With the birth of my daughter, my second baby,  I also had plans to continue with work after a few months of rest and adjustment.  I had ideas, things I wanted to achieve. Or perhaps it was more that I thought I should be achieving those things.

However, slowly, everything fell away as time stripped me of all the things I believed I needed to do and be.

And left me only with the absolute essentials.

Looking after my babes. And me. 

Everything ground to a halt and it was almost as if I had no choice but to get off the spinning wheel of busyness that I had been on, and felt I needed to be on, for most of my adult life. It felt strange and uncomfortable not having anything tangible and measurable to strive towards.
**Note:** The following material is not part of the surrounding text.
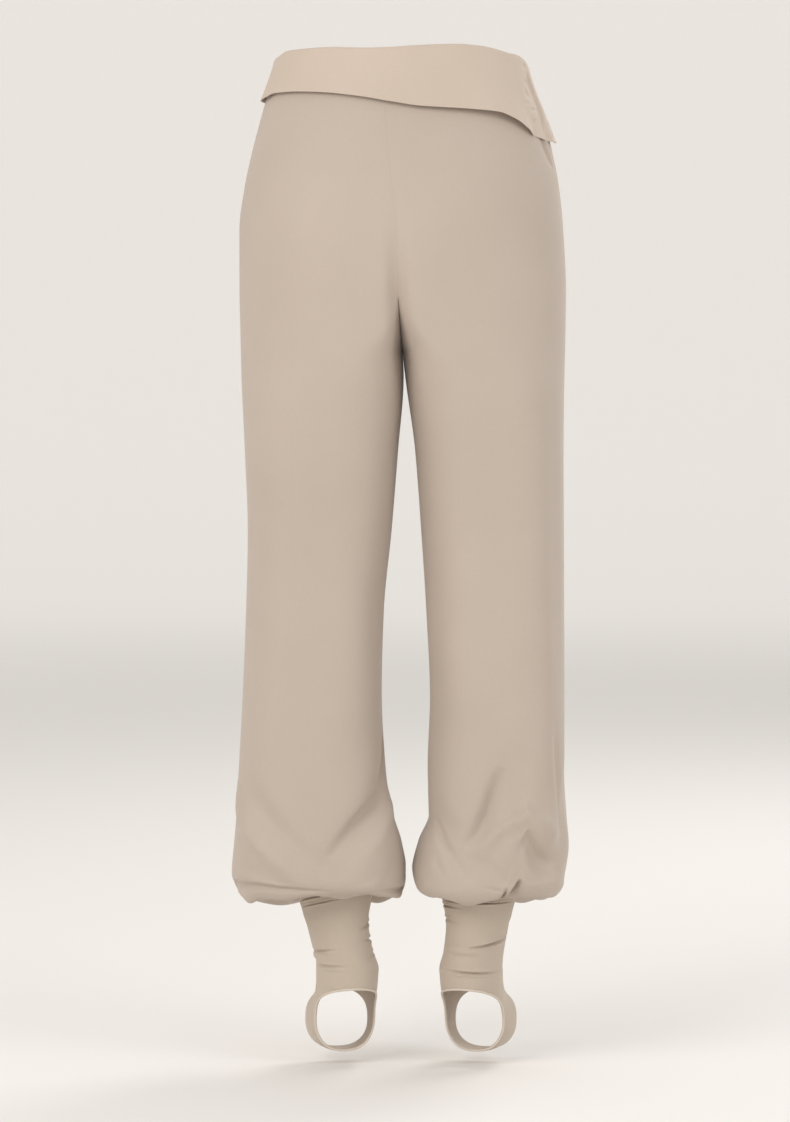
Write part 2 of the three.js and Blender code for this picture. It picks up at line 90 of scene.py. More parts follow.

All that remained for me was an acceptance and allowance for space and rest. And it was a definite intentional allowance. Because as ironic as it might seem, even though we constantly seem to complain about the lack of time, of being tired, about doing things we don't want to do, we don't really know what to do with ourselves when we are without them.  So strongly are they tied to our conditioning and identity it seems to be the work of a lifetime to unravel from them. 

And as a part of this unraveling space and rest stood out as being the most important for me. Yet like a distant echo a truth remained that the time for achievement would come. But in a different way. What I needed now is to create a foundation, fertile ground, from which these ideas would sprout. And keeping them at a distance, staying in this space of allowing and unfolding rather than the grasping and controlling, which is what I have always known before, has been hard. But necessary. For my health, happiness and sanity. 

And over time as I gave my self permission to lean into the uncomfortable-ness of it all, it became familiar and eventually easier. 

One of the things which has arisen from it all is finally getting comfortable with the idea of being 'just' a mother.  Or more so the realisation that previous to that I felt as if I had to be more in order to feel accepted and be deemed worthy by society's standards.  There is much to be said for the many ways in which the role of mother is significantly compromised and undervalued in our current world.  But there is freedom in finding your own value in it and reclaiming the feeling of enough.  And now from what feels like a blanks slate after a year or releasing all the things I felt I needed to be for all the different reasons I kept telling myself, I can start to weave in the things that truly matter.